● Supplied entries:
##########

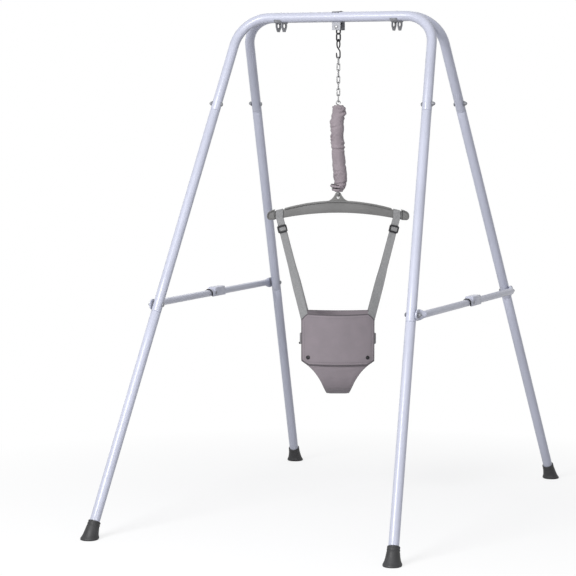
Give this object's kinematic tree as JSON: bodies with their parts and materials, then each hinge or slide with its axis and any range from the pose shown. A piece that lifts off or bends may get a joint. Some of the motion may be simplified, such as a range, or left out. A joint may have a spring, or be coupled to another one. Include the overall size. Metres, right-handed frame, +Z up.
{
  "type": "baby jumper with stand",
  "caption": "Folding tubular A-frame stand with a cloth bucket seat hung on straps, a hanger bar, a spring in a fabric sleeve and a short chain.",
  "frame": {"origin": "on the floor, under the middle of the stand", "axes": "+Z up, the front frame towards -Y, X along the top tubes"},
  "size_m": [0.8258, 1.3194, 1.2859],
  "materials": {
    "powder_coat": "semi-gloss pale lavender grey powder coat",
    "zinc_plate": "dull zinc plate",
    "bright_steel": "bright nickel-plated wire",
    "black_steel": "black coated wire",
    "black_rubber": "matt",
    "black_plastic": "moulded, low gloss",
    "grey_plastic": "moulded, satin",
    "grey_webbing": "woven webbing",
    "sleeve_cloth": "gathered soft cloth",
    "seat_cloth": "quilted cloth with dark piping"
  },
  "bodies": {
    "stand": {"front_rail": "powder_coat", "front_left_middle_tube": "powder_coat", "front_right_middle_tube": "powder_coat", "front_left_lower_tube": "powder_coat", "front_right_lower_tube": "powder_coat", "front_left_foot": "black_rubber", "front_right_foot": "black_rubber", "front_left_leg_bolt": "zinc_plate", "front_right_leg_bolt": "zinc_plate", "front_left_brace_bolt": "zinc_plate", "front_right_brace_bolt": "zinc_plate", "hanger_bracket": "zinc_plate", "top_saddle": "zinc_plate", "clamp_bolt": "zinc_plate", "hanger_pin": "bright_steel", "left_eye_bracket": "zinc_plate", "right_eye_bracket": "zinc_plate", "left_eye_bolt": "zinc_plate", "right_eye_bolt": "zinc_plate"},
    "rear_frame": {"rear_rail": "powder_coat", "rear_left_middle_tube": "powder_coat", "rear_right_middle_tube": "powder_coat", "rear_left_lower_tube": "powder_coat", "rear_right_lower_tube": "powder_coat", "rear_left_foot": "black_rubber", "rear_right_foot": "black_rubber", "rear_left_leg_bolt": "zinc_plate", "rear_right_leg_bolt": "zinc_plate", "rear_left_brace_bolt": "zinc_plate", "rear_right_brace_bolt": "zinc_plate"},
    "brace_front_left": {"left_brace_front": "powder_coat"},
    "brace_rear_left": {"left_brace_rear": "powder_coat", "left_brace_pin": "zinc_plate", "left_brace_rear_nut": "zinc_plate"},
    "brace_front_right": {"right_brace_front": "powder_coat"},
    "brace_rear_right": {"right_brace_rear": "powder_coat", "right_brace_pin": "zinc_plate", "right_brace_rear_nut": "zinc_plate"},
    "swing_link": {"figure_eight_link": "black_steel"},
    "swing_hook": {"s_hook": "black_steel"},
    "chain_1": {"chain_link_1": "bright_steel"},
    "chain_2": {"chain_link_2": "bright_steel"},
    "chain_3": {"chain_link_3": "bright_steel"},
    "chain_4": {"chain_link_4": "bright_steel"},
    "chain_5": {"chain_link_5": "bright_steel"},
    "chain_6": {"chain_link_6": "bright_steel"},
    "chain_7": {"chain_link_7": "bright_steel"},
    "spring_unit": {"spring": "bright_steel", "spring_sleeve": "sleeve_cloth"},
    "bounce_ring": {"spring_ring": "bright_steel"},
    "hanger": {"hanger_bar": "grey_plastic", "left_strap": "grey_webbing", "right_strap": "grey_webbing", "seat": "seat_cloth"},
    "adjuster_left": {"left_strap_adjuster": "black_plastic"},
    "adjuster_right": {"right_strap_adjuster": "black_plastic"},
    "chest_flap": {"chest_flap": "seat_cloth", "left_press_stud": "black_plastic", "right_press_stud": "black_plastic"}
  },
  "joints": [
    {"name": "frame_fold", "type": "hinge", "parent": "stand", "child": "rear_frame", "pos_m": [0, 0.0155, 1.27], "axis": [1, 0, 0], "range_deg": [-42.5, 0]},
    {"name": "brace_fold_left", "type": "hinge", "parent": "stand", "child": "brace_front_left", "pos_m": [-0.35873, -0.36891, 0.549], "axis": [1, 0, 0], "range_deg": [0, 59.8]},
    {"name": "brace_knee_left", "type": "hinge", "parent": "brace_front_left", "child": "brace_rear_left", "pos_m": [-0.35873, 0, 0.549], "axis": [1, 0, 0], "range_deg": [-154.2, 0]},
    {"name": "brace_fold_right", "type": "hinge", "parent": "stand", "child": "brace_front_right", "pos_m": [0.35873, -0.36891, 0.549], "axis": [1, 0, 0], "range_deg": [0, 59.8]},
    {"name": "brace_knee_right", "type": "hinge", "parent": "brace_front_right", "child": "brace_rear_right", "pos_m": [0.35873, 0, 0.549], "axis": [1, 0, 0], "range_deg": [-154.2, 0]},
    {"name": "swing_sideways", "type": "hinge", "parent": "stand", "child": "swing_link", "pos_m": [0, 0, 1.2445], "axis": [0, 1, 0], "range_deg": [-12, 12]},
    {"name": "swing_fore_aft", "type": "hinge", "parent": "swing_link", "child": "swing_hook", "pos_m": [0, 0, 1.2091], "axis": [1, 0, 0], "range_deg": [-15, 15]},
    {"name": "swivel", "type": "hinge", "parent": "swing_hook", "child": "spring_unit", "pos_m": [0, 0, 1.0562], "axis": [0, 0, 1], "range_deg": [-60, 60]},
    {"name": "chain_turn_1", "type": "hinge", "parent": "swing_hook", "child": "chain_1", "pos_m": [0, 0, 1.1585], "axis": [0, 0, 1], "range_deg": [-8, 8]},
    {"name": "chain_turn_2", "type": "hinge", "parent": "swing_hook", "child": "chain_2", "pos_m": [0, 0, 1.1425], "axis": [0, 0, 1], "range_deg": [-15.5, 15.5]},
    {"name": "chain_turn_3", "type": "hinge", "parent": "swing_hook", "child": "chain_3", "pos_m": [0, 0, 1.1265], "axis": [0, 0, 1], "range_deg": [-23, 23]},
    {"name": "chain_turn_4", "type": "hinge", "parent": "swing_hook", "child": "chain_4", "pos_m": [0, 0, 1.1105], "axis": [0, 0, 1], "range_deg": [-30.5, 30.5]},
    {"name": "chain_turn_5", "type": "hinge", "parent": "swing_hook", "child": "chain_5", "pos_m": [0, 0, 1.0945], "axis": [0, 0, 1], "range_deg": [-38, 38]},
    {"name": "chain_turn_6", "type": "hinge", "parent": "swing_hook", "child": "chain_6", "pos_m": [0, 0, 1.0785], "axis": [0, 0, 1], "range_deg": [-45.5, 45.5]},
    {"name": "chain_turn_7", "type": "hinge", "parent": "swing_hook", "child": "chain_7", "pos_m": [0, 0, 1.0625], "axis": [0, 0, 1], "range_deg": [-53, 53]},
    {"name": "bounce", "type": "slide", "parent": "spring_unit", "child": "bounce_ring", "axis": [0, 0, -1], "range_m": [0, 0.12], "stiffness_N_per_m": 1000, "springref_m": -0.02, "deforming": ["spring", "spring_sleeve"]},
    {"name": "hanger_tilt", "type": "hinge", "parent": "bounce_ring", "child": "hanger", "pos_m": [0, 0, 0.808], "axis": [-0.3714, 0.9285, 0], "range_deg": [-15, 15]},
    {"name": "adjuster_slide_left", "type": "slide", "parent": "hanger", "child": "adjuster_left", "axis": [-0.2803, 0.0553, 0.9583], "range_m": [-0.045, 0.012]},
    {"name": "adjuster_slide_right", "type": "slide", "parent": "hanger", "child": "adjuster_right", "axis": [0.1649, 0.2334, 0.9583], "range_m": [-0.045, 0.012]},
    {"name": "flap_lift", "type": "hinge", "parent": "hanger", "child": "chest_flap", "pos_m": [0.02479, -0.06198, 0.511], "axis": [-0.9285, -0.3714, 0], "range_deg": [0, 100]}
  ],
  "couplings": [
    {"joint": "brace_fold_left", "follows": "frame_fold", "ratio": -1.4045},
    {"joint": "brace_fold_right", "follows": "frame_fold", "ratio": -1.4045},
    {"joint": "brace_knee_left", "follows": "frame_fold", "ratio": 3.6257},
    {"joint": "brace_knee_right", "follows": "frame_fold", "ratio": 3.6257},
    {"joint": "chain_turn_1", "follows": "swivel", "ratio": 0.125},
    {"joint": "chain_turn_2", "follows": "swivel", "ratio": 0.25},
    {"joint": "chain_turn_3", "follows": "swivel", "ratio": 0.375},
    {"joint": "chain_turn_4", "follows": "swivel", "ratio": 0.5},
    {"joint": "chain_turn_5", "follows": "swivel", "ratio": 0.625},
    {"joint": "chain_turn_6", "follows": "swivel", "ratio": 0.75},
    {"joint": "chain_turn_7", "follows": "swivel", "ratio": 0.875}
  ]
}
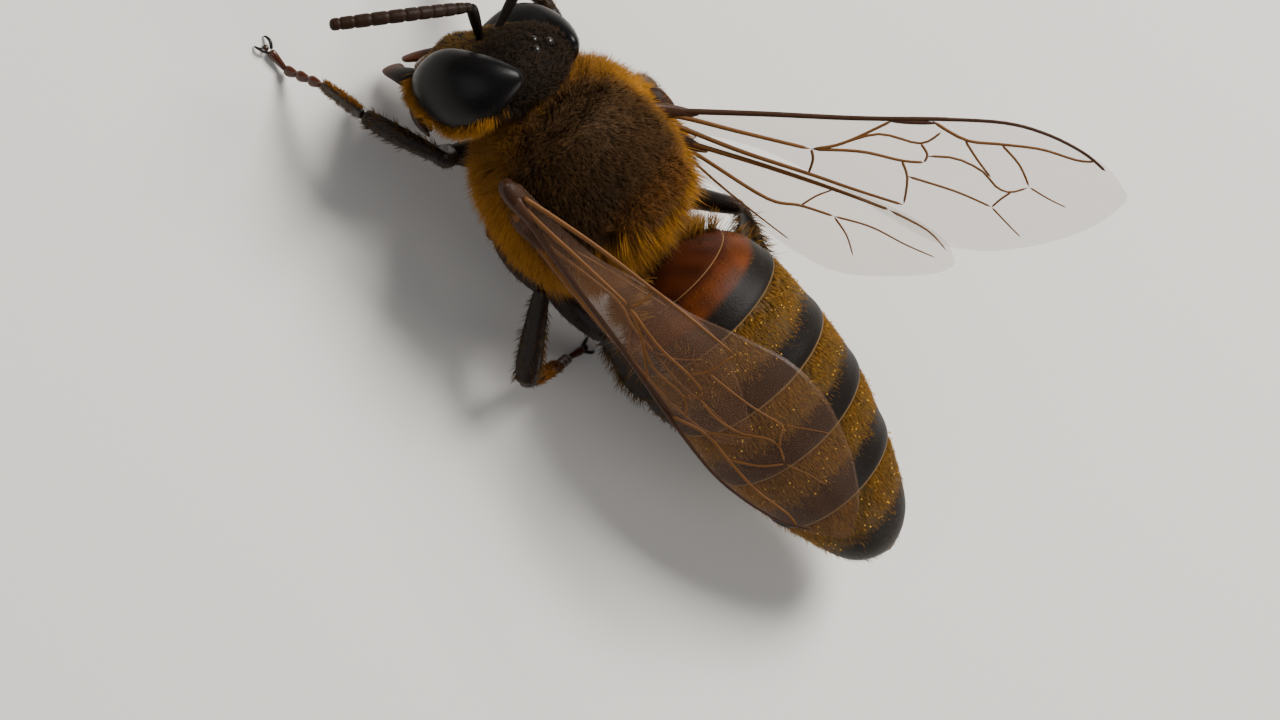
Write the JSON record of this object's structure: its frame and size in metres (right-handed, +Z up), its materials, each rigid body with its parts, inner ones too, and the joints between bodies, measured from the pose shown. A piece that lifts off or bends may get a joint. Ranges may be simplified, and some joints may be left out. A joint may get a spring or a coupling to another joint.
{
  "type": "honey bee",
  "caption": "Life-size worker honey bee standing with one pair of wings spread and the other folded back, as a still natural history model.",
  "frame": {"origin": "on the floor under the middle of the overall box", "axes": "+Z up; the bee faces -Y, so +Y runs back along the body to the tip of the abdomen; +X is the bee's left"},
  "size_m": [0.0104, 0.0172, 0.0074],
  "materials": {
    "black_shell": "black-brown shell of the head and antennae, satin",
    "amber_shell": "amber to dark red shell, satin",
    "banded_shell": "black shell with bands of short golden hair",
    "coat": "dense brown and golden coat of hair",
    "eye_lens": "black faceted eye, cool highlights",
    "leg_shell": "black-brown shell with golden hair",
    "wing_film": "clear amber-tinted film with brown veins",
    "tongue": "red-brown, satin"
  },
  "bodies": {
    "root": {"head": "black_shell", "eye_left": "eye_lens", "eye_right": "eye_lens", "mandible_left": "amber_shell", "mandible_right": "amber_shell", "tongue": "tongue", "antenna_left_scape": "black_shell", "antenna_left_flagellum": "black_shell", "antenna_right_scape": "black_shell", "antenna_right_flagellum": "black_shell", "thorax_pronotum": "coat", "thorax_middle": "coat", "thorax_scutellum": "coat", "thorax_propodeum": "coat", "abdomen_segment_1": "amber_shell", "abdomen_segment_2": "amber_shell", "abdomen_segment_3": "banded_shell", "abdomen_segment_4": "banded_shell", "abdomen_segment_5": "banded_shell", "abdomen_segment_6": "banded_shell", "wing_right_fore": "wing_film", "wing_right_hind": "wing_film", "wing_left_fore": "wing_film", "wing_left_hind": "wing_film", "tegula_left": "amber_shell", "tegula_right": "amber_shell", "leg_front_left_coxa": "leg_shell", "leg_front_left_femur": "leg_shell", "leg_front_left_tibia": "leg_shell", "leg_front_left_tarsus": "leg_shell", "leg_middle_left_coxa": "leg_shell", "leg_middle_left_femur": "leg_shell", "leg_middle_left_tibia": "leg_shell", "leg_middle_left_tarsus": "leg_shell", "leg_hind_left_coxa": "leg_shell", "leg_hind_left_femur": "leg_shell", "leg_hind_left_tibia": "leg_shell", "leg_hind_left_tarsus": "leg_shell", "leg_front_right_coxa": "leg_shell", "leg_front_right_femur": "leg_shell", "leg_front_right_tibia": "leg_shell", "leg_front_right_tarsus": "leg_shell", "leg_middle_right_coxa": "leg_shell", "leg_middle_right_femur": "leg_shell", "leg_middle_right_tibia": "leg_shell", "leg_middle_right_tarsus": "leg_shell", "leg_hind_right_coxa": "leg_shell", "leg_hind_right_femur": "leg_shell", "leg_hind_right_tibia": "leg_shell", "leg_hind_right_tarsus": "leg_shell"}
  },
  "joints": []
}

##########

● Stated exercise:
Report back each line of the entries that holds the string "bends".

● Correct output:
Give this object's kinematic tree as JSON: bodies with their parts and materials, then each hinge or slide with its axis and any range from the pose shown. A piece that lifts off or bends may get a joint. Some of the motion may be simplified, such as a range, or left out. A joint may have a spring, or be coupled to another one. Include the overall size. Metres, right-handed frame, +Z up.
Write the JSON record of this object's structure: its frame and size in metres (right-handed, +Z up), its materials, each rigid body with its parts, inner ones too, and the joints between bodies, measured from the pose shown. A piece that lifts off or bends may get a joint. Ranges may be simplified, and some joints may be left out. A joint may get a spring or a coupling to another joint.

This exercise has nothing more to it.